Into the 17th century Maccallums appear as Lairds of Poltalloch.  John Malcom of Balbedie, Lochore and Innerneil, Chamberlain of Fife in the reign of Charles I, had four sons: Sir John was created a Baronet of Nova Scotia in 1665; Alexander became the judge, Lord Lochore; James fought with Viscount Dundee at Killiecrankie in 1689, and Michael.  

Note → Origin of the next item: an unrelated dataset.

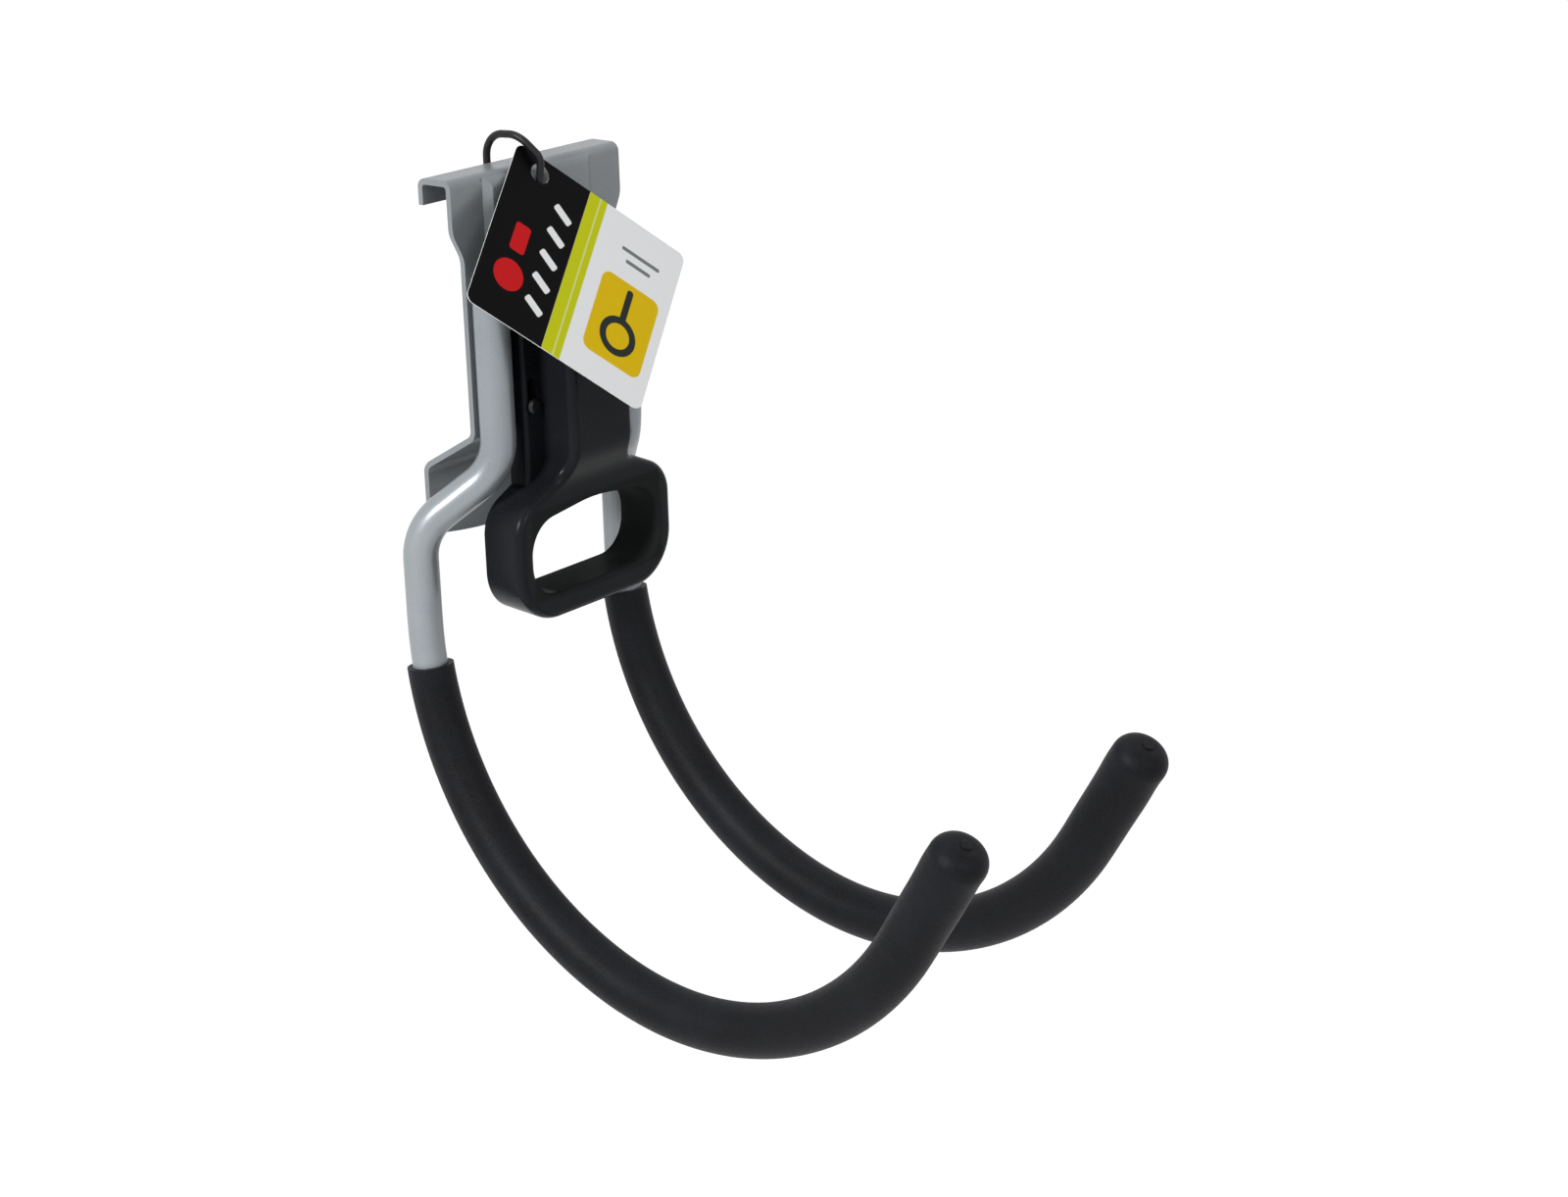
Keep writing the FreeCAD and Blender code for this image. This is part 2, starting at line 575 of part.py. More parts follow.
def rivet_slot(x, z):
    """Slot in the latch's base for one shoulder rivet, as long as the travel."""
    half = RIVET_SHANK_R + RIVET_PLAY
    high = z + half + TRAVEL
    low = z - half
    points = [(x + half, high), (x + half, low), (x - half, low), (x - half, high)]
    return prism_y(points, [half - SLOT_STRAIGHT] * 4, SLIDE_Y + BEYOND, BASE_FRONT_Y - BEYOND)


def catch():
    """Bridge through the backplate's window and the finger that stands behind the rail's lower lip."""
    finger_front = WEB_BACK_Y + CATCH_LIP_GAP
    finger_back = finger_front + CATCH_THICK
    bridge_z = CATCH_BRIDGE_TOP_Z - CATCH_BRIDGE_HEIGHT
    inside_y = RIB_FRONT_Y + LATCH_WALL / 2
    profile = [
        (inside_y, bridge_z), (finger_back, bridge_z), (finger_back, CATCH_TIP_Z - CATCH_RAMP),
        (finger_back - CATCH_RAMP, CATCH_TIP_Z), (finger_front, CATCH_TIP_Z),
        (finger_front, CATCH_BRIDGE_TOP_Z), (inside_y, CATCH_BRIDGE_TOP_Z),
    ]
    corners = [V(-CATCH_HALF, y, z) for y, z in profile]
    return Part.Face(Part.makePolygon(corners + [corners[0]])).extrude(V(2 * CATCH_HALF, 0, 0))


def latch_spring():
    """Compression spring between the tab and the ceiling of the latch."""
    low = TAB_Z + SPRING_WIRE_R + SPRING_FIT
    high = CEILING_Z - SPRING_WIRE_R - SPRING_FIT
    length = high - low
    helix = Part.makeHelix(length / SPRING_TURNS, length, SPRING_R)
    section = Part.Wire([Part.makeCircle(SPRING_WIRE_R, V(SPRING_R, 0, 0), V(0, 1, 0))])
    spring = Part.Wire(helix.Edges).makePipeShell([section], True, True)
    spring.translate(V(0, SPRING_Y, low))
    return spring


def tag_loop():
    """Closed loop through the hole in the web, up behind the lip, over the flange and through the tag."""
    points = [V(*p) for p in LOOP_POINTS]
    edges = rounded_edges(points, list(LOOP_RADII), closed=True)
    middle = len(edges) // 2
    return tube(edges[:middle], LOOP_R).fuse(tube(edges[middle:], LOOP_R)).removeSplitter()


def tag_frame():
    """Place of the tag: the centre of its hole, its yaw, its lean and its turn in its own plane."""
    turn = FreeCAD.Rotation(V(0, 1, 0), TAG_TURN)
    lean = FreeCAD.Rotation(V(1, 0, 0), -TAG_LEAN)
    yaw = FreeCAD.Rotation(V(0, 0, 1), TAG_YAW)
    return FreeCAD.Placement(V(*TAG_HOLE_AT), yaw.multiply(lean).multiply(turn))


def hang_tag():
    """Flat card with rounded corners and a hole, hung by the hole's upper edge."""
    left = -TAG_HOLE_IN[0]
    top = TAG_HOLE_IN[1]
    right = left + TAG_LONG
    low = top - TAG_SHORT
    points = [(left, top), (right, top), (right, low), (left, low)]
    card = prism_y(points, [TAG_CORNER] * 4, -TAG_THICK / 2, TAG_THICK / 2)
    hole = Part.makeCylinder(TAG_HOLE_R, 4 * TAG_THICK, V(0, -2 * TAG_THICK, 0), V(0, 1, 0))
    card = card.cut(hole)
    card.Placement = tag_frame()
    return card


def write(name, shape):
    shape.exportStep(os.path.join("parts", name + ".step"))
    print(f"{name:18s} volume {shape.Volume:10.1f} solids {len(shape.Solids)} valid {shape.isValid()}")


def main():
    os.makedirs("parts", exist_ok=True)
    write("backplate", backplate())
    for name, side in (("left", -1), ("right", 1)):
        write("rod_arm_" + name, rod(side))
        write("grip_" + name, grip(side))
    write("weld_beads", weld_beads())
    write("guide_rivets", guide_rivets())
    write("latch", latch())
    write("latch_spring", latch_spring())
    write("tag_loop", tag_loop())
    write("hang_tag", hang_tag())


main()
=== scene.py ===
"""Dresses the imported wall-rail utility hook: procedural materials, a plain studio and the photograph's view."""
import math

import bmesh
import bpy
from mathutils import Matrix, Vector


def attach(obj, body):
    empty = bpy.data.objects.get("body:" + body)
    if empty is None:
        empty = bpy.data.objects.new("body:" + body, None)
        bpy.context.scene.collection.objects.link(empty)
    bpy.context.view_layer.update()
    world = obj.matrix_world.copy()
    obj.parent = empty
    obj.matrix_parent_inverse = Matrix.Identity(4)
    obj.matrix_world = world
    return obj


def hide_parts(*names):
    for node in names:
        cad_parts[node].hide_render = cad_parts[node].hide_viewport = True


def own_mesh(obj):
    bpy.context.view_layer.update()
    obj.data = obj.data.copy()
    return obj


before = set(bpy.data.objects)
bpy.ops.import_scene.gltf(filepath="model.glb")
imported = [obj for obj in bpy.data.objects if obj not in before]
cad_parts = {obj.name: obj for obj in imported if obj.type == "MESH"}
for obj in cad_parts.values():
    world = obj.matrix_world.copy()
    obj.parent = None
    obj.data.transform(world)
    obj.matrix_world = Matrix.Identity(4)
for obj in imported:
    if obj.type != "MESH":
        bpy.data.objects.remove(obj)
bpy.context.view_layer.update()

# Camera, in the row frame
CAM_AT = Vector((-0.7447, -0.7248, 0.1974))
CAM_AZ = math.radians(-50.37)
CAM_EL = math.radians(18.78)
CAM_ROLL = math.radians(-1.61)
CAM_LENS = 72.0
CAM_SENSOR = 36.0
CAM_CLIP = 0.01

# Studio
FLOOR_Z = -0.9
FLOOR_SIZE = 60
FLOOR_GREYS = (0.80, 0.82)     # linear, at both ends of its faint unevenness
FLOOR_ROUGH = 0.9
# Distance from the middle of the floor in metres, and how much white is added there
FLOOR_GLOW_NEAR = (1.0, 0.60)
FLOOR_GLOW_FAR = (4.0, 0.84)
WORLD_LIGHT = 0.22             # strength of the white world where it lights things; it shows as 1
OBJECT_MIDDLE = (0, -0.08, -0.12)
# Name, place and size in metres, watts; each faces the object's middle
LIGHTS = (
    ("key", (-1.9, 0.0, 0.9), (0.45, 0.45), 42),
    ("top", (0.1, 0.1, 1.9), (0.9, 0.9), 8),
    ("fill", (-0.5, -2.1, 1.0), (1.0, 1.0), 11),
)

# Tones as sRGB 0 to 255; a pair is the dark and the light end of an uneven tone
# Painted shade: the plate's coat sits a little darker than the rods' although both are one coat, for the plate's
# shaded web
PLATE_SHADED_TONES = ((122, 128, 132), (137, 142, 146))
ROD_TONES = ((132, 139, 144), (146, 152, 156))
WELD_TONES = ((120, 124, 128), (150, 154, 157))
FLAKE_TONE = (214, 217, 219)
FOAM_TONES = ((13, 13, 16), (24, 25, 29))
BLOOM_TONE = (38, 40, 46)
LATCH_TONES = ((20, 22, 25), (27, 29, 33))
# Painted shade: the flat tone inside the latch's finger opening
OPENING_PAINTED_SHADE_TONE = (44, 46, 46)
LOOP_TONES = ((14, 14, 16), (22, 22, 25))
RIVET_TONES = ((40, 41, 43), (60, 60, 60))
SPRING_TONES = ((138, 139, 141), (158, 158, 158))
PAPER_TONES = ((214, 216, 211), (228, 229, 225))
INK_BLACK = (4, 4, 6)
INK_PALE = (240, 241, 242)
INK_LIME = (200, 206, 30)
INK_LIGHT_LIME = (222, 224, 150)
INK_RED = (204, 32, 36)
INK_YELLOW = (226, 190, 24)
INK_DARK = (44, 50, 48)
INK_GREY = (120, 126, 126)

# Roughness, from the smoothest to the dullest places
PLATE_ROUGH = (0.28, 0.34)
ROD_ROUGH = (0.26, 0.32)
WELD_ROUGH = (0.38, 0.50)
FOAM_ROUGH = (0.42, 0.58)
LATCH_ROUGH = (0.18, 0.28)
LOOP_ROUGH = (0.34, 0.46)
RIVET_ROUGH = (0.30, 0.42)
SPRING_ROUGH = (0.23, 0.35)
CARD_ROUGH = (0.30, 0.42)
ADDED_ROUGH = (0.0, 0.05)          # what a second unevenness adds to the coat's and the latch's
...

This family today bears a version of the chiefly arms of Maccallum, suitably differenced as determinate cadets, which might provide some evidence of a transitional link between the two names.  What is certain is that Dugald Maccallum, ninth of Poltalloch, changed his name to Malcolm, possibly for aesthetic reasons.  The Malcolm name is represented by various esteemed family member throughout the 18th and 19th centuries; including Admiral Sir Pultney Malcolm who was naval commander at St Helena when Napoleon was imprisoned there.  Several members of the family latterly became involved in politics in the 19th and 20th century.  The chief’s seat is still at Duntrune Castle.  The tartan is synonymous with the Maccullum.